The small-scale use of waivers and supplemental Medicaid dollars to fund programs aimed at the social factors of poor health — such as housing for people with severe mental illness — works in some places, says Matt Salo, executive director of the National Association of Medicaid Directors. But for Medicaid to provide widespread funding for such social service programs would be unsustainable, and shouldn't happen, he says.
"It is not — and should not be — Medicaid's responsibility to figure out how to pay for it," he says.
Some advocates for legal assistance programs and health policy experts worry about a potential backlash based on misperceptions about how the little-known medical-legal partnerships use Medicaid. For one, the programs generally aren't reimbursed for services in the same way traditional Medicaid programs are, notes Sara Rosenbaum, a health law and policy professor at George Washington University.
A 2019 Manatt Health Strategies report on funding for medical-legal partnerships said "the time is ripe" for these partnerships to explore the little-used avenues available in Medicaid.
The states that administer the Medicaid programs and the managed care organizations that contract with them have some discretion to fund non-clinical services that improve access or outcomes for social determinants of health, according to the report.

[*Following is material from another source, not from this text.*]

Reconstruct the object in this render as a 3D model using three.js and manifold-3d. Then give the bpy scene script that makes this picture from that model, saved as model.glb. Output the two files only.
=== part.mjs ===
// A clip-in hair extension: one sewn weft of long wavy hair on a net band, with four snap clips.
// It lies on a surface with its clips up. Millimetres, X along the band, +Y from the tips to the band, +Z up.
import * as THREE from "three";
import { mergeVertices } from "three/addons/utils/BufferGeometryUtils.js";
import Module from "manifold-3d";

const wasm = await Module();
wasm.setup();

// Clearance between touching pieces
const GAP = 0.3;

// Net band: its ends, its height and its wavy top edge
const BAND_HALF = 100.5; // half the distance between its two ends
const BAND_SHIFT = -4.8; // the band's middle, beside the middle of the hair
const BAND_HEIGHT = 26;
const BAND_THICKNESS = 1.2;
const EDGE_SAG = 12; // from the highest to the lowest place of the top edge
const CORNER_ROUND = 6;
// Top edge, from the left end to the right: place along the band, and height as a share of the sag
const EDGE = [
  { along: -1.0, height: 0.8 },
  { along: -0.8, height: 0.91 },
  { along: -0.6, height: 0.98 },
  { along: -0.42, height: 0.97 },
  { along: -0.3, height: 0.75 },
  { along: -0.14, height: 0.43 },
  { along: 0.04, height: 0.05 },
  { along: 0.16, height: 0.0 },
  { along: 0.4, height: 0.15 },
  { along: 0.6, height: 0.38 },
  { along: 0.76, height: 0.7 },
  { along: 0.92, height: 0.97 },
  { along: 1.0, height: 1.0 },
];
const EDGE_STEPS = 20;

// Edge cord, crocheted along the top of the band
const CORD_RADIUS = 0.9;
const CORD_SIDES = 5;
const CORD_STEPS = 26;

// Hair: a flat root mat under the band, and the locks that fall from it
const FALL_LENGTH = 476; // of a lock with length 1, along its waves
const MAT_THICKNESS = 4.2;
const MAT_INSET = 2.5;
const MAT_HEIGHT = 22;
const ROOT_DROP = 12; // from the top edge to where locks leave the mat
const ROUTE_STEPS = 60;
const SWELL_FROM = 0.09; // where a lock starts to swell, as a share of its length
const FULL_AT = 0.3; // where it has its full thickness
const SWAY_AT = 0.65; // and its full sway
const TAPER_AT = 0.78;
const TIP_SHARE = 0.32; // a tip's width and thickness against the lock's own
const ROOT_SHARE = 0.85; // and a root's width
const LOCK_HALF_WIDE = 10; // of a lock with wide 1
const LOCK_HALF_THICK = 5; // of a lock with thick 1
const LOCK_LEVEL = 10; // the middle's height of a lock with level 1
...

States also can write the medical-leaderships programs into a larger federal waiver application for experimental, pilot or demonstration projects that promote Medicaid's objectives.
"The dollars are minimal," says Ellen Lawton, former director of the National Center for Medical-Legal Partnership, and a senior fellow at HealthBegins, a consulting firm. "And I think what we're seeing is that — appropriately — the Medicaid programs are pacing themselves. They're looking to see what works — what works in our state, what works in our region, what works with the populations that we're focused on."

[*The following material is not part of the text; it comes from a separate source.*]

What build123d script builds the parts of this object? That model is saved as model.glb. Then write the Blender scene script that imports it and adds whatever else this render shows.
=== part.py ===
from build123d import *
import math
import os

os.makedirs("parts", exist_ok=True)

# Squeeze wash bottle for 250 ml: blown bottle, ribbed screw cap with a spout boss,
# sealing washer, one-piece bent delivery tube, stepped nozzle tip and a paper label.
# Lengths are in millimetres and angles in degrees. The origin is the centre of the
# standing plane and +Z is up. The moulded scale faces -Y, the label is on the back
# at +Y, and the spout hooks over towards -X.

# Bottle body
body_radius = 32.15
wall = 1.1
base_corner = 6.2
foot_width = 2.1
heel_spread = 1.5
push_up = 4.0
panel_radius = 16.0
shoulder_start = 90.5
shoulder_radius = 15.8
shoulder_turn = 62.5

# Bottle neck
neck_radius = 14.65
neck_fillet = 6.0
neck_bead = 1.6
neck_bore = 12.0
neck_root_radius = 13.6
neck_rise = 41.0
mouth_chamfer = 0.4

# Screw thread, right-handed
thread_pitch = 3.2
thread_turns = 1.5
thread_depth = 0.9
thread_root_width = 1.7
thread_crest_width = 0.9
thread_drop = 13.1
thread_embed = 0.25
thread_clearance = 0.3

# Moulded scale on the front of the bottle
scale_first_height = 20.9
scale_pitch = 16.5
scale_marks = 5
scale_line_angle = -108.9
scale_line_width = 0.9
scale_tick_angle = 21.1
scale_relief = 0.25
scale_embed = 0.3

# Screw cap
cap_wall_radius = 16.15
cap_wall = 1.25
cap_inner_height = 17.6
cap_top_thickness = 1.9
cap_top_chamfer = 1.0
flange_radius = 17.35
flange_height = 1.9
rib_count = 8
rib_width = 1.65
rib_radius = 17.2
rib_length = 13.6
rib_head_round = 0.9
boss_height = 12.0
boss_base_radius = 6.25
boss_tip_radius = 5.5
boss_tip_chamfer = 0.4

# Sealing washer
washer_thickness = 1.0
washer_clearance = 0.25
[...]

States have been creative in funding these sorts of legal assistance programs. Colorado officials say they amended their Medicaid spending plan to provide grants to two such partnerships. Other states have sought federal waivers allowing them to support those programs. The Department of Veterans Affairs also has funded medical-legal partnerships at clinics.
Scanlon, the attorney at the Salud clinic, is part of a nonprofit organization called Medical Legal Partnership Colorado that operates under a joint agreement with the clinic. Colorado's Medicaid program approved a $300,000 grant to the partnership that was renewed this year to pay for three attorneys' salaries.
Authorizing the funding took little convincing, says Michelle Miller, chief nursing officer for the state's Medicaid program. "When we were asked to approve funding for this, I jumped at it," Miller says.
One woman's story
For Cynthia Enriquez De Santiago, the 19-year-old patient from Salud's Commerce City clinic, legal advice made all the difference to her medical care.
In addition to her cerebral palsy, the teen is blind and has difficult speaking; she needs round-the-clock care, including help eating and using the bathroom. Her doctor at the clinic put Rafaela De Santiago, Cynthia's mother, in touch with an attorney who could help her continue to be her daughter's legal guardian after the teen turned 18 last year.
The timing of that legal help proved critical: Several months after seeing the attorney, Cynthia was rushed to a hospital. For no obvious reason, she'd became hypothermic; her blood pressure dropped and her blood-oxygen levels cratered.
"The doctors were telling me I had to be ready for the worst," says the teen's mother through an Spanish-to-English interpreter.
Because she was Cynthia's legal guardian, her mother was able to sign off on follow-up tests after that emergency to quickly get to the root of the medical problem and help prevent it from happening again.
Without guardianship, "it would have been really, really hard, because I wouldn't know where to begin the process," Rafaela De Santiago says.